The perilous part of writing something that isn’t your experience—especially in something as fraught as race—is that all you can do is write your version of what you think the experience is. It may line up with the truth but it will necessarily only coincidentally line up with that truth. Even if the writer does the research and immerses themselves in the culture and the subject there is a danger that confirmation bias will take over and they will discard those facts which don’t align with their perceived version of whatever it is they think happened and thus will cherry pick and pay attention to those facts which match that fictionalized viewpoint and end up with a 21st century Grace Hassell Soul Sister.

As ever, the pendulum swings from one extreme to the other.

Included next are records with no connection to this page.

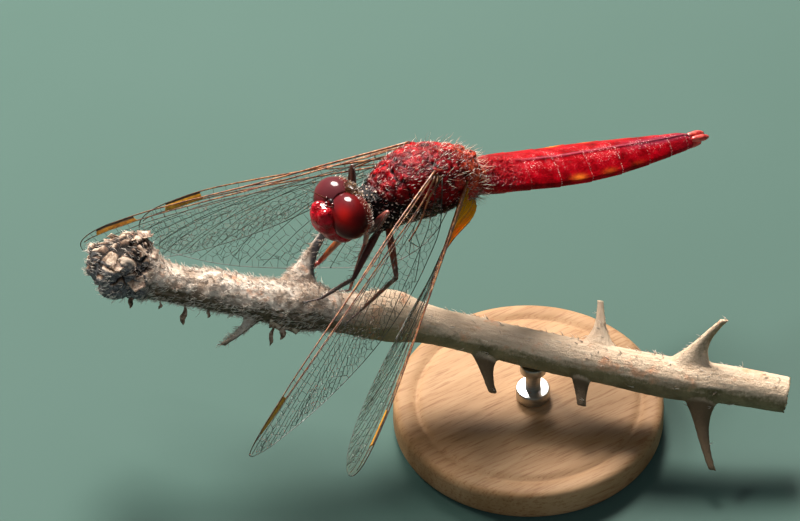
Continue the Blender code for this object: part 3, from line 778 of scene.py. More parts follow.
for sign in (-1, 1):
    for name, (x, y, z), half_sizes, segments, rings in SIDE_EGGS:
        parts.append(ball(name, from_head(x, sign * y, z), half_sizes, 0, segments, rings))
for name, place, half_sizes, tilt, segments, rings in MIDDLE_EGGS:
    parts.append(ball(name, from_head(*place), half_sizes, tilt, segments, rings))
head = join("head_skin", parts)
one_skin(head, 0.055, 40)
places = points_of(head.data)
x, y, z = ((places - world(HEAD)) / MM).T
fold = 0.4 * near(z, -1.42 + 0.1 * y ** 2, 0.06) * (x < -0.6)
fold = fold + 0.45 * near(y, 0.0, 0.12) * (z > 0.35) * (x < -1.7)
sunk = 0.07 * fold - 0.012 * bumps(places, 0.25, 2)
put_points(head.data, places - normals_of(head.data) * sunk[:, None] * MM)
mark(head.data, fold=fold, top=fade_in(x + 1.75, 0.3) * (z > 0.6) * fade_in(0.0 - x, 0.3),
     nape=near(y, 0.0, 1.0) * fade_in(z - 1.0, 0.5) * (x > -0.1),
     rear=fade_in(x - 0.2, 0.5), low=fade_in(-1.1 - z, 1.2))
unwrap(head)
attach(head, "root")
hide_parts("face_frons", "face_clypeus", "mouth", "head_capsule")
print("head skin:", len(head.data.polygons), "faces")

# %% [markdown]
# ### Its finish: cherry red enamel-like cuticle
# The face is the glossiest part of the shell, finely pitted. Its red is clean and strong in front,
# darker below, black in the groove before the eyes, and dark orange-red on the rim behind them. A
# single red would look like painted plastic, so each of these is laid over it where it belongs.

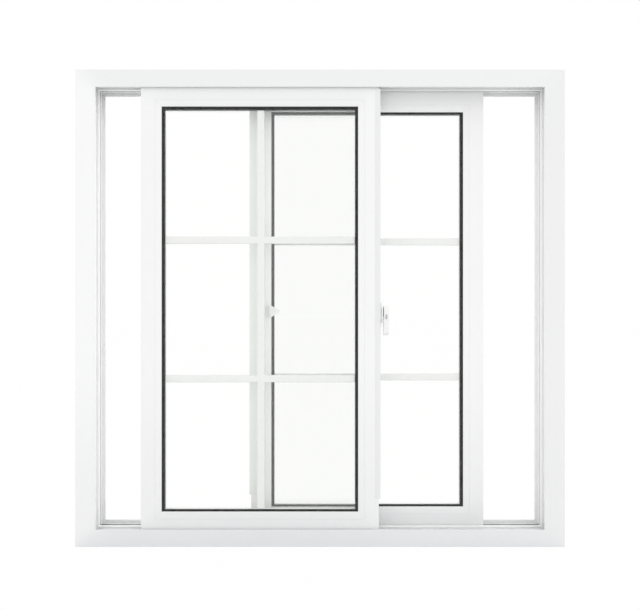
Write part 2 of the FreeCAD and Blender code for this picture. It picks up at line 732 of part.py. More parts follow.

I have often wondered if that might be part of why Buffy and Angel were so incredibly white in spite of being set in southern California.
 
One thing I do find kind of interesting in relation to this conversation about Xander, is that the reboot comics have actually turned him into
their big bad. I've only read the first trade, so I haven't reached that point yet, but given the negative light the character is being looked at with now, it does seem like an interesting choice. And I was looking through the solicitation descriptions for next few issues, and issue 20 talks about a big confrontation between him, Buffy, and Willow, and somebody will die. The descriptions for 21 and 22 mention Buffy and Willow, so it looks like they might actually be killing him off.
I have to confess, when I was watching the show regularly, he was actually one of my favorite characters. I never really noticed the bad behavior you guys are talking about.